Records with modeling code
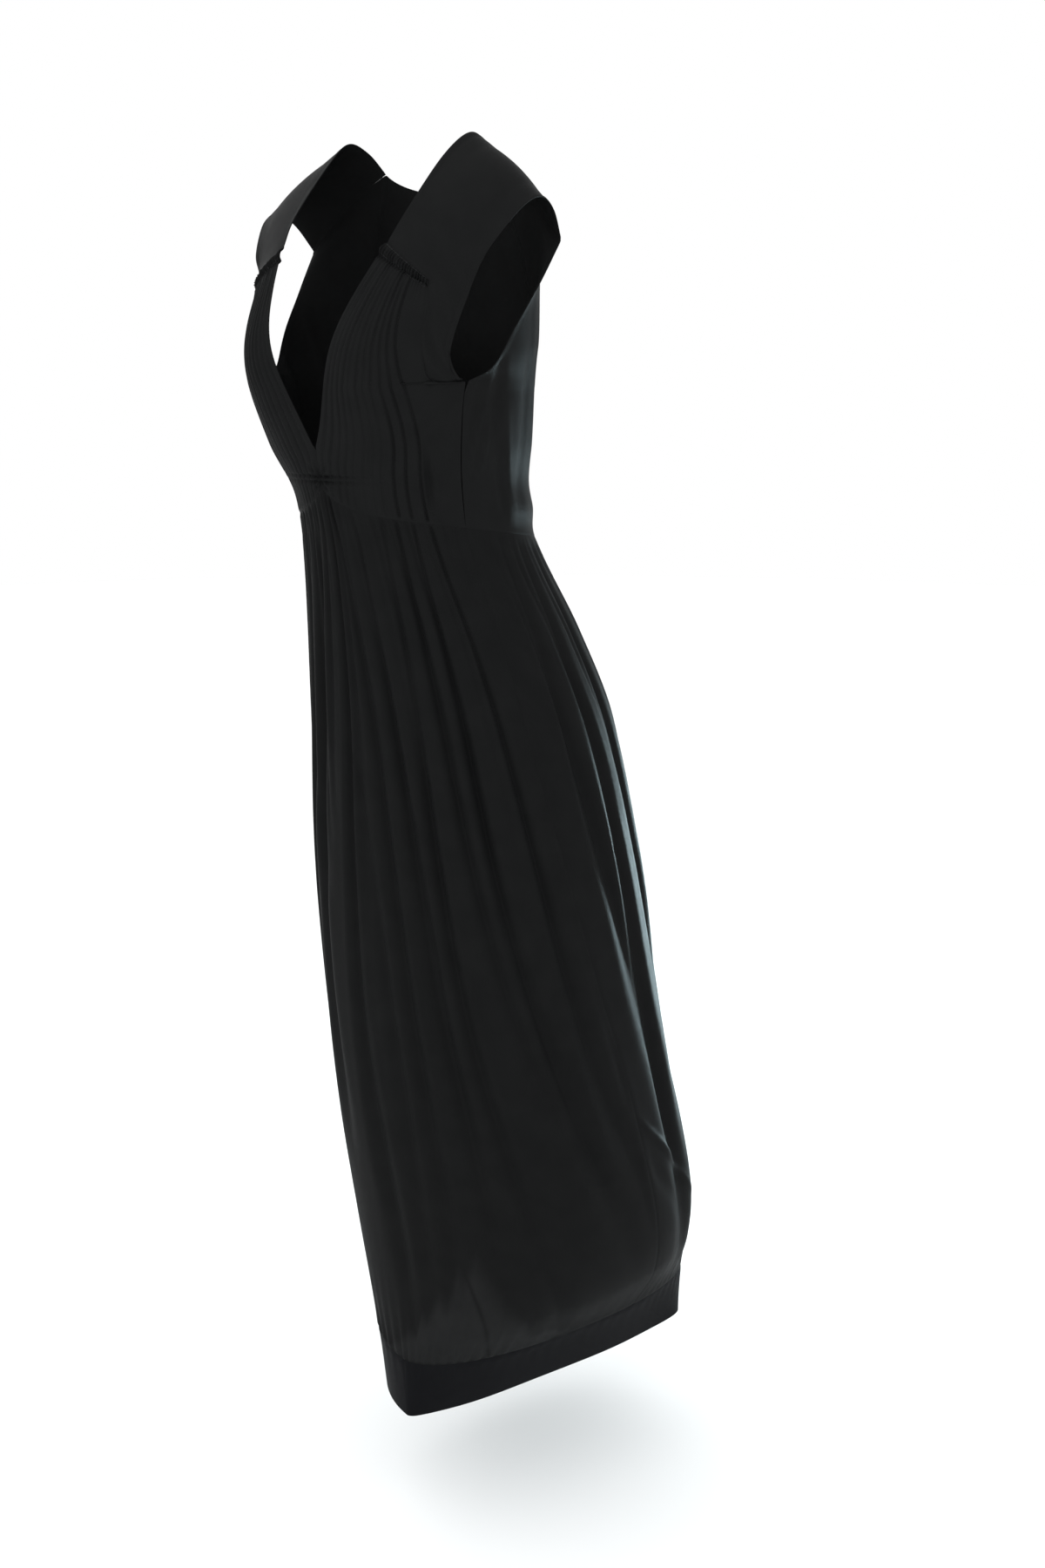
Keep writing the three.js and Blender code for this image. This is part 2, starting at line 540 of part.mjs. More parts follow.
const backRimAngle = (t) => mix(BACK_ARM_ANGLE, sideSeam(SIDE_SEAM_TOP), t / BACK_ARM_SHARE);
const topReach = (t) => Math.max(0, 1 - t / BACK_TOP_REACH) ** 1.5;

// The outermost point of a row of the back bodice before it meets the armhole edge.
function rimPoint(t) {
  const outerZ = curve(BACK_ARM_EDGE, "t", "z", 1 - t / BACK_ARM_SHARE);
  const angle = backRimAngle(t) + 2 * gapAngle(BACK_GAP_Z);
  const bottom = waistSeam(angle) + SEAM_GAP / 2;
  const smooth = onBody(angle, mix(outerZ, bottom, t ** 4));
  const end = YOKE_ROWS[YOKE_ROWS.length - 1];
  const topShift = new THREE.Vector3(...end.arm).sub(backTop(1));
  topShift.y += BACK_TOP_GAPS * SEAM_GAP;
  topShift.z -= BACK_TOP_GAPS * SEAM_GAP;
  return smooth.addScaledVector(topShift, topReach(t));
}

// How far the back blouses out over the waist seam.
const puff = (t) => PUFF.out * Math.exp(-(((t - PUFF.at) / PUFF.spread) ** 2));

// A skirt panel between two seams, from the waist seam to the hem band.
function skirt(columns, from, to, folds) {
  return SKIRT_ROWS.map((t) => {
    const row = [];
    for (let i = 0; i <= columns; i++) {
      const share = i / columns;
      const guess = mix(from(SKIRT_TOP), to(SKIRT_TOP), share);
      const z = mix(waistSeam(guess) - waistGap(guess), BAND_TOP + SEAM_GAP / 2, t);
      const angle = mix(from(z) + gapAngle(z), to(z) - gapAngle(z), share);
      const edge = Math.min(1, 12 * share, 12 * (1 - share));
      const fall = (waistSeam(guess) - z) / SKIRT_GATHERS.reach;
      const rise = (z - BAND_TOP) / BAND_GATHERS.reach;
      const pleats = SKIRT_GATHERS.deep * wave(share, SKIRT_GATHERS.waves) * Math.exp(-fall);
      const gathers = BAND_GATHERS.deep * wave(share, BAND_GATHERS.waves) * Math.exp(-rise);
      row.push(onBody(angle, z, edge * (foldRelief(folds, angle, z) + pleats + gathers)));
    }
    return row;
  });
}

// Hem band: one ring of doubled cloth.
function hemBand() {
  return [BAND_TOP - SEAM_GAP / 2, (BAND_TOP + HEM) / 2, HEM].map((z) => {
    const row = [];
    for (let i = 0; i < BAND_COLUMNS; i++) row.push(onBody((i * 360) / BAND_COLUMNS, z));
    return row;
  });
}

const bodice = new THREE.Group();
const shoulder = yoke();
bodice.add(cloth("yoke_left", shell(shoulder, CLOTH, false), CLOTH_COLOUR));
bodice.add(cloth("yoke_right", shell(mirrored(shoulder), CLOTH, false), CLOTH_COLOUR));
bodice.add(cloth("bodice_front_left", shell(bodiceFront(1), CLOTH, false), CLOTH_COLOUR));
bodice.add(cloth("bodice_front_right", shell(bodiceFront(-1), CLOTH, false), CLOTH_COLOUR));
bodice.add(cloth("bodice_back", shell(bodiceBack(), CLOTH, false), CLOTH_COLOUR));

const lower = new THREE.Group();
const rightFrom = (z) => rightSeam(z) - 360;
const skirtFront = skirt(FRONT_COLUMNS, rightFrom, sideSeam, FRONT_FOLDS);
const skirtBack = skirt(BACK_COLUMNS, sideSeam, rightSeam, BACK_FOLDS);
lower.add(cloth("skirt_front", shell(skirtFront, CLOTH, false), CLOTH_COLOUR));
lower.add(cloth("skirt_back", shell(skirtBack, CLOTH, false), CLOTH_COLOUR));
lower.add(cloth("hem_band", shell(hemBand(), BAND_CLOTH, true), BAND_COLOUR));

const dress = new THREE.Group();
dress.add(bodice, lower);
export default dress;
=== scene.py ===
import math
from types import SimpleNamespace as Sizes

import bpy
import numpy as np
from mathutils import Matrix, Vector


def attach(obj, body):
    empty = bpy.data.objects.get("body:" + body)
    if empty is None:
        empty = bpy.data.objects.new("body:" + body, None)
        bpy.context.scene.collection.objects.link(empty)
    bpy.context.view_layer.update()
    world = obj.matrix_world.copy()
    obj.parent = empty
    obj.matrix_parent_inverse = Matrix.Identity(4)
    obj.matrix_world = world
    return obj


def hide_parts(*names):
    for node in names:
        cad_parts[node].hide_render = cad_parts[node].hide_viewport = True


# The looks of a sleeveless black maxi dress in its worn pose: hollow thin shells of cloth with tucks,
# folds, gathers, seams and stitching. The sizes below are millimetres, with +Z up. The dress faces -Y,
# the wearer's left is +X, and angles go round the body from the centre front to the wearer's left.

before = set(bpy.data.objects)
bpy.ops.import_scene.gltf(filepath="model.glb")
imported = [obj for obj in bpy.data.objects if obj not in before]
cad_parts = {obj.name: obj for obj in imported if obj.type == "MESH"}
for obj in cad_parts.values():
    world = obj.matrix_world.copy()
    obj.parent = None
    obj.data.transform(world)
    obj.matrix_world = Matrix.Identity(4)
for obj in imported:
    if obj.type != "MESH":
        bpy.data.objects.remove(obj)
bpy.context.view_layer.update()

# Driving sizes
MM = 0.001
WALL = 0.9
BAND_WALL = 1.6
HEM = -1335
BAND_TOP = HEM + 68
# The waist seam peaks at the centre front, falls away on both sides and drops towards the back
WAIST_PEAK = -290
WAIST_DIP = 30
WAIST_DIP_ANGLE = 14
WAIST_BACK_DROP = 36
WAIST_SIDE = -332
# Height near the waist at which the skirt's side seams are first looked up
SKIRT_TOP = -340
V_POINT = -254
SIDE_SEAM_TOP = -187
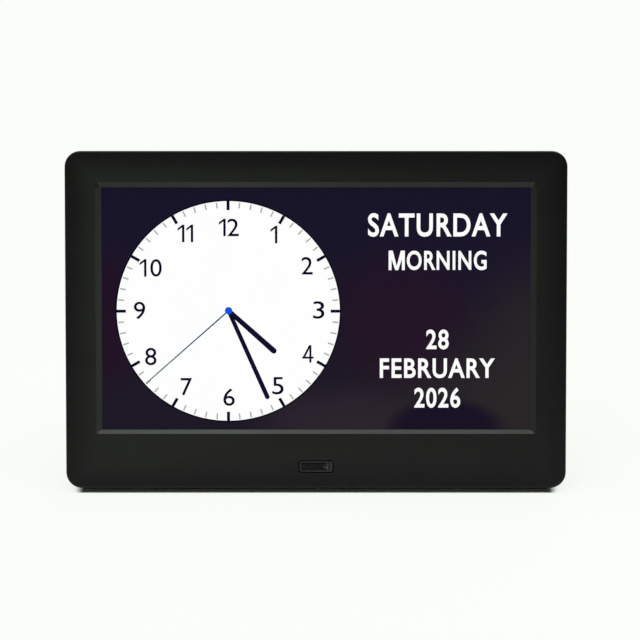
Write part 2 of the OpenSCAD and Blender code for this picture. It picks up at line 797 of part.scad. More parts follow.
// A flat socket that opens to the side: a thin shell, and a tongue or contact block inside
module side_socket(y, w, h, l, tongue_w, tongue_from, tongue_to, tongue_l) {
    difference() {
        block(socket_mouth, socket_mouth + l, y - w / 2, y + w / 2, board_back_d, board_back_d + h);
        block(socket_mouth - past, socket_mouth + l - shell_t, y - w / 2 + shell_t,
            y + w / 2 - shell_t, board_back_d + shell_t, board_back_d + h - shell_t);
    }
    block(socket_mouth + l - shell_t - tongue_l, socket_mouth + l - shell_t, y - tongue_w / 2,
        y + tongue_w / 2, board_back_d + tongue_from, board_back_d + tongue_to);
}

module usb_socket() {
    color([0.78, 0.79, 0.8])
        side_socket(usb_y, usb_w, usb_h, usb_l, usb_w - tongue_edges, usb_tongue_low,
            usb_tongue_high, usb_l - usb_mouth);
}

module card_socket() {
    color([0.76, 0.77, 0.78])
        side_socket(card_y, card_w, card_h, card_l, card_w - tongue_edges, shell_t,
            card_contact_high, card_contact_l);
}

module coin_cell_holder() {
    color([0.12, 0.12, 0.13]) difference() {
        rod(cell_x, cell_y, board_back_d, board_back_d + holder_floor + cell_t - 0.6, holder_r);
        rod(cell_x, cell_y, board_back_d + holder_floor, total_d, cell_r + fit_gap);
    }
}

module coin_cell() {
    color([0.8, 0.81, 0.83]) {
        rod(cell_x, cell_y, board_back_d + holder_floor, board_back_d + holder_floor + 0.6,
            cell_r - 0.8);
        rod(cell_x, cell_y, board_back_d + holder_floor + 0.6,
            board_back_d + holder_floor + cell_t, cell_r);
    }
}

module speaker_frame() {
    color([0.3, 0.31, 0.33]) translate([speaker_x, speaker_y, -plate_d]) {
        rotate_extrude() polygon([[speaker_r - basket_edge, 0], [speaker_r, 0],
            [speaker_r, speaker_rim_t], [magnet_r, speaker_rim_t + speaker_basket_t],
            [0, speaker_rim_t + speaker_basket_t],
            [0, speaker_rim_t + speaker_basket_t - basket_wall_t],
            [magnet_r - basket_lap, speaker_rim_t + speaker_basket_t - basket_wall_t],
            [speaker_r - basket_edge, speaker_rim_t - basket_wall_t]]);
        translate([0, 0, speaker_rim_t + speaker_basket_t]) cylinder(h = magnet_t, r = magnet_r);
    }
}

module speaker_cone() {
    cone_r = speaker_r - basket_edge;
    color([0.08, 0.08, 0.09]) translate([speaker_x, speaker_y, -plate_d]) {
        rotate_extrude() polygon([[0, 1.2], [3, 1.7], [cone_r - 2, 0.4], [cone_r, 0.4],
            [cone_r, 0.8], [cone_r - 1.8, 0.8], [3, 2.3], [0, 2.3]]);
    }
}

lead_r = 0.45;
lead_pitch = 1.6;
lead_d = board_back_d + 1;
lead_run = 6;

module speaker_leads() {
    color([0.75, 0.1, 0.08]) for (i = [-0.5, 0.5]) wire([
        [board_right - socket_edge, speaker_socket_y + i * lead_pitch, lead_d],
        [board_right + lead_run, speaker_socket_y + i * lead_pitch, lead_d],
        [speaker_x - speaker_r - 2 * lead_run, speaker_y + i * lead_pitch, lead_d],
        [speaker_x - magnet_r - 0.1, speaker_y + i * lead_pitch, lead_d + lead_pitch]], lead_r);
}

module key_board() {
    color([0.07, 0.33, 0.2]) difference() {
        block(-key_board_w / 2, key_board_w / 2, button_y - key_board_h / 2,
            button_y + key_board_h / 2, key_board_d, key_board_d + board_t);
        for (side = [-1, 1]) rod(side * key_post_x, key_hole_y, key_board_d - past,
            key_board_d + board_t + past, shank_r + 0.2);
    }
}

// Place of a button along its row, which reads in order from behind
function button_x(i) = ((button_count - 1) / 2 - i) * button_pitch;

module key_switches() {
    color([0.2, 0.2, 0.21]) for (i = [0:button_count - 1]) difference() {
        block(button_x(i) - switch_w / 2, button_x(i) + switch_w / 2, button_y - switch_w / 2,
            button_y + switch_w / 2, switch_d, switch_top_d);
        rod(button_x(i), button_y, cap_flange_d - plunger_l - button_travel - fit_gap,
            switch_top_d + past, plunger_r + plunger_gap);
    }
}

module plunger(i) {
    color([0.85, 0.84, 0.8])
        rod(button_x(i), button_y, cap_flange_d - plunger_l, cap_flange_d, plunger_r);
}

module button(i) {
    color([0.16, 0.16, 0.16]) {
        rod(button_x(i), button_y, cap_flange_d, cap_flange_d + cap_flange_t, cap_flange_r);
        rod(button_x(i), button_y, cap_flange_d + cap_flange_t, total_d + cap_proud, cap_r);
    }
}

module key_board_screws() {
    color([0.55, 0.56, 0.58]) for (side = [-1, 1])
        screw_to_back(side * key_post_x, key_hole_y, key_board_d, board_t + key_screw_bite);
}

module key_cable()
    color([0.85, 0.85, 0.82]) block(key_socket_x - cable_w / 2, key_socket_x + cable_w / 2,
        board_top - socket_edge, button_y - key_board_h / 2, cable_d, cable_d + cable_t);

module ir_board() {
    color([0.07, 0.33, 0.2]) difference() {
        block(-ir_board_w / 2, ir_board_w / 2, ir_board_low, ir_board_high, ir_board_d,
            ir_board_d + ir_board_t);
        for (side = [-1, 1])
            rod(side * ir_screw_x, ir_y, ir_board_d - past, bezel_d + past, shank_r + 0.2);
    }
}

module ir_receiver() {
    color([0.1, 0.09, 0.1]) {
        block(-3.2, 3.2, ir_y - 3, ir_y + 3, ir_board_d - 2.6, ir_board_d);
        intersection() {
            translate([0, ir_y, 2.2 - ir_board_d]) sphere(1.8);
            block(-2, 2, ir_y - 2, ir_y + 2, 0, ir_board_d - 2.6);
        }
    }
}

module ir_leads() {
    end_x = ir_socket_x - board_edge - socket_w / 2;
    color([0.2, 0.2, 0.22]) for (i = [-lead_pitch, 0, lead_pitch]) wire([
        [-ir_board_w / 2, ir_y + i, ir_board_d + ir_board_t / 2],
        [-ir_board_w / 2 - lead_run / 3 + i / 4, ir_y + i, ir_board_d + ir_board_t / 2],
        [end_x + i, ir_y + 2 * lead_run + 0.6 * i, lead_d],
        [end_x + i, board_low + socket_edge, lead_d]], lead_r);
}

module ir_board_screws() {
    color([0.55, 0.56, 0.58]) for (side = [-1, 1])
        screw_to_front(side * ir_screw_x, ir_y, bezel_d, ir_screw_l);
}

module hinge_pin() {
    color([0.7, 0.71, 0.73]) translate([-pin_l / 2, hinge_h, -hinge_d]) rotate([0, 90, 0])
        cylinder(h = pin_l, r = pin_r);
}

// Everything under the leg's cut at a height above the table
module under(height)
    translate([-body_w, -body_w, height - body_w]) cube([2 * body_w, 4 * body_w, body_w]);

module support_leg() {
    hollow_low = -leg_l + pad_t + 10;
    hollow_high = -hinge_r - leg_skin;
    hollow_count = 3;
    hollow_l = (hollow_high - hollow_low - (hollow_count - 1) * leg_skin) / hollow_count;
    color([0.12, 0.12, 0.12]) difference() {
        at_leg() difference() {
            union() {
                translate([-leg_w / 2, leg_front, -leg_l - leg_t]) cube([leg_w, leg_t, leg_l + leg_t]);
                translate([-leg_w / 2, 0, 0]) rotate([0, 90, 0]) cylinder(h = leg_w, r = hinge_r);
                translate([-leg_w / 2, heel_front, 0]) cube([leg_w, leg_back - heel_front, heel_h]);
            }
            translate([-leg_w / 2 - past, 0, 0]) rotate([0, 90, 0])
                cylinder(h = leg_w + 2 * past, r = pin_r + pin_gap);
            for (i = [0:hollow_count - 1])
                translate([-leg_w / 2 + leg_skin, leg_front - past,
                        hollow_low + i * (hollow_l + leg_skin)])
                    cube([leg_w - 2 * leg_skin, leg_t - leg_skin + past, hollow_l]);
        }
        under(pad_t);
    }
}

module leg_pad() {
    color([0.06, 0.06, 0.06]) difference() {
        at_leg() translate([-leg_w / 2 + leg_skin, leg_front, -leg_l - leg_t])
            cube([leg_w - 2 * leg_skin, leg_t, 3 * leg_t]);
        under(0);
        translate([-body_w, -body_w, pad_t]) cube([2 * body_w, 4 * body_w, body_w]);
    }
}

lean_back() front_bezel();
lean_back() ir_window();
lean_back() rear_cover();
lean_back() case_screws();
lean_back() lcd_gasket();
lean_back() lcd_glass();
lean_back() picture_dial();
lean_back() picture_hands();
lean_back() diffuser_sheet();
lean_back() light_guide();
lean_back() reflector_sheet();
lean_back() led_strip();
lean_back() backlight_frame();
lean_back() lcd_rear_tray();
lean_back() lcd_clips();
lean_back() lcd_clip_screws();
lean_back() lcd_flex();
lean_back() main_board();
lean_back() board_chips();
lean_back() capacitors();
lean_back() wire_sockets();
lean_back() board_screws();
lean_back() dc_jack();
lean_back() usb_socket();
lean_back() card_socket();
lean_back() coin_cell_holder();
lean_back() coin_cell();
lean_back() speaker_frame();
lean_back() speaker_cone();
lean_back() speaker_leads();
lean_back() key_board();
lean_back() key_switches();
lean_back() key_board_screws();
lean_back() key_cable();
lean_back() ir_board();
lean_back() ir_receiver();
lean_back() ir_leads();
lean_back() ir_board_screws();
lean_back() hinge_pin();
support_leg();
leg_pad();
for (i = [0:button_count - 1]) {
    lean_back() button(i);
    lean_back() plunger(i);
}
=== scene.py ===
# Day clock: black bezel round a lit screen, rear cover with buttons and sockets, support leg.
# Every piece but the leg and its pad is shaped lying flat (x right, y up the face, z to the
# viewer, the face at 0) in millimetres turned to metres, and then stood up in the leaning pose.
import math

import bmesh
import bpy
from mathutils import Matrix, Vector


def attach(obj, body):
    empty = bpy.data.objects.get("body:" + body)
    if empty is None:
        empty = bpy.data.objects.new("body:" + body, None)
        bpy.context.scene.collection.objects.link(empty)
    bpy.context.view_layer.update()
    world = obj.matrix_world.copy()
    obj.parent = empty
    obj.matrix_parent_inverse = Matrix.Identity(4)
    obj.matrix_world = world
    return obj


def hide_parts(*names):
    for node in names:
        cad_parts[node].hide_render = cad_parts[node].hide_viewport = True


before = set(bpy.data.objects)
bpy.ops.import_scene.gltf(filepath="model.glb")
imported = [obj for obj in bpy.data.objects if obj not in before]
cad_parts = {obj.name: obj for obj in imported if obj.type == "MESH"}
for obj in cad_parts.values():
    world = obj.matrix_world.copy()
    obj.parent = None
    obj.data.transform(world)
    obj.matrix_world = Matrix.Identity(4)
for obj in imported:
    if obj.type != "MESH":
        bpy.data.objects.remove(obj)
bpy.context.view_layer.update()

mm = 0.001
stance = {"lean": 12, "rise": 1.87121, "middle": 25.1367, "legTurn": 14,
          "hinge": (6.1921, 62.6865)}
standing = (Matrix.Translation((0, -stance["middle"] * mm, stance["rise"] * mm))
            @ Matrix.Rotation(math.radians(90 - stance["lean"]), 4, "X"))
legPlace = (Matrix.Translation((0, stance["hinge"][0] * mm, stance["hinge"][1] * mm))
            @ Matrix.Rotation(math.radians(stance["legTurn"]), 4, "X"))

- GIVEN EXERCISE
Set down verbatim only the lines between the start of the data above and the line with "const topReach = (t)", both boundaries included.

- EXERCISE ANSWER
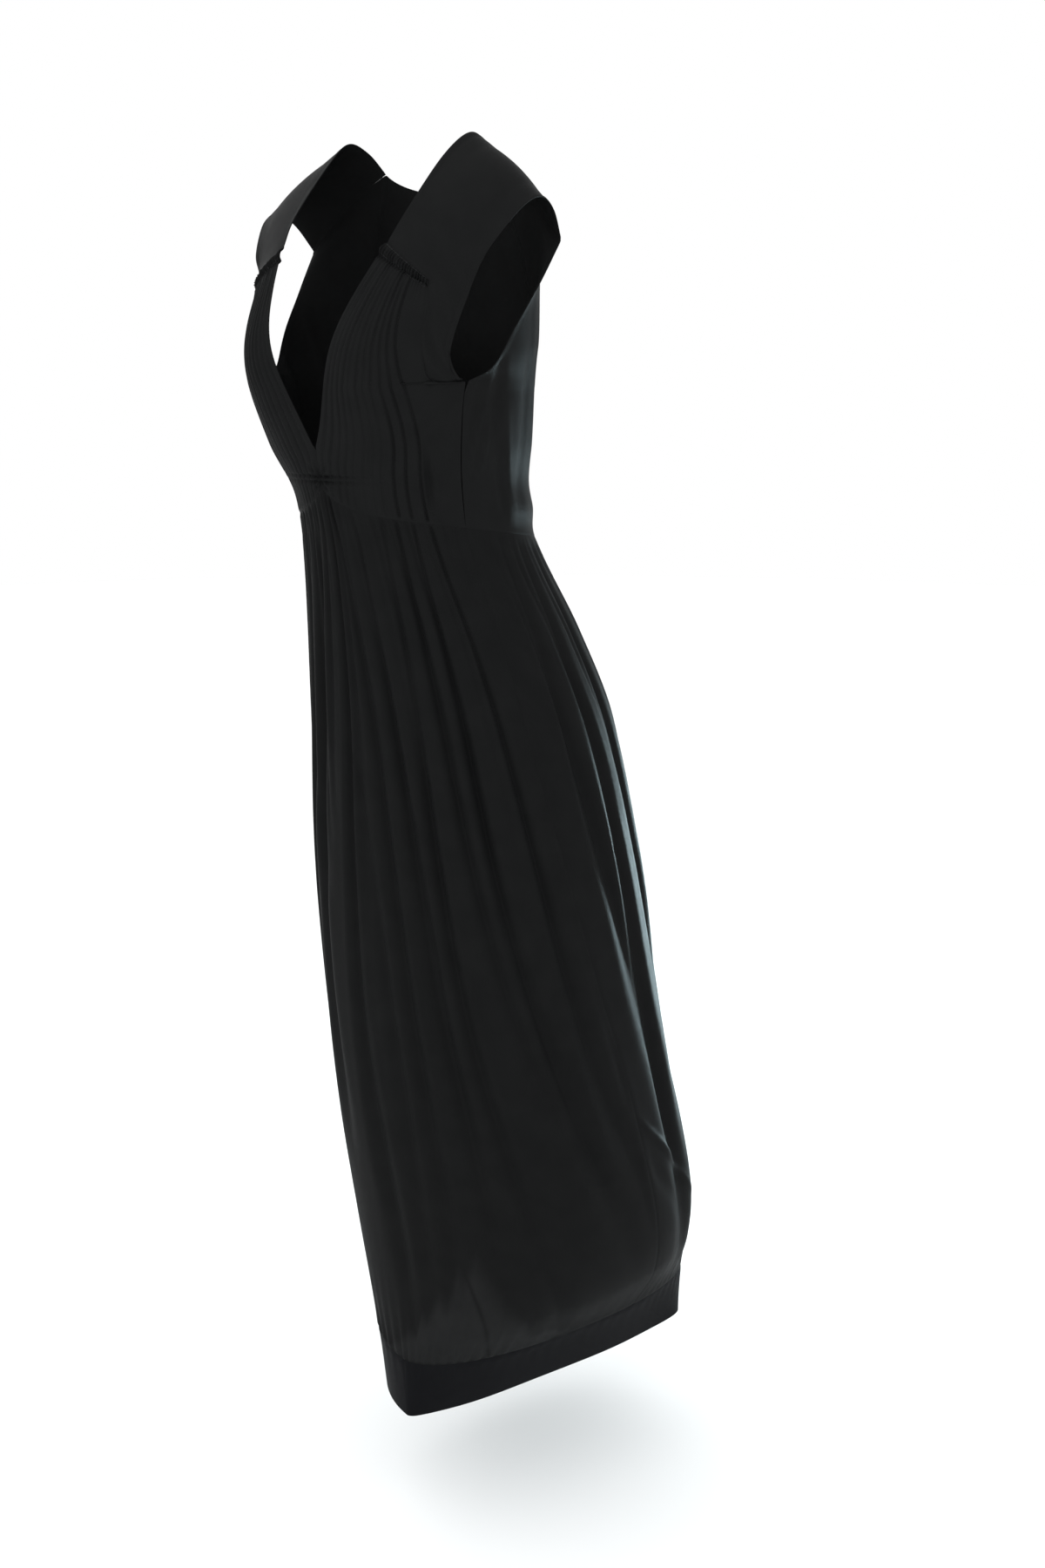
Keep writing the three.js and Blender code for this image. This is part 2, starting at line 540 of part.mjs. More parts follow.
const backRimAngle = (t) => mix(BACK_ARM_ANGLE, sideSeam(SIDE_SEAM_TOP), t / BACK_ARM_SHARE);
const topReach = (t) => Math.max(0, 1 - t / BACK_TOP_REACH) ** 1.5;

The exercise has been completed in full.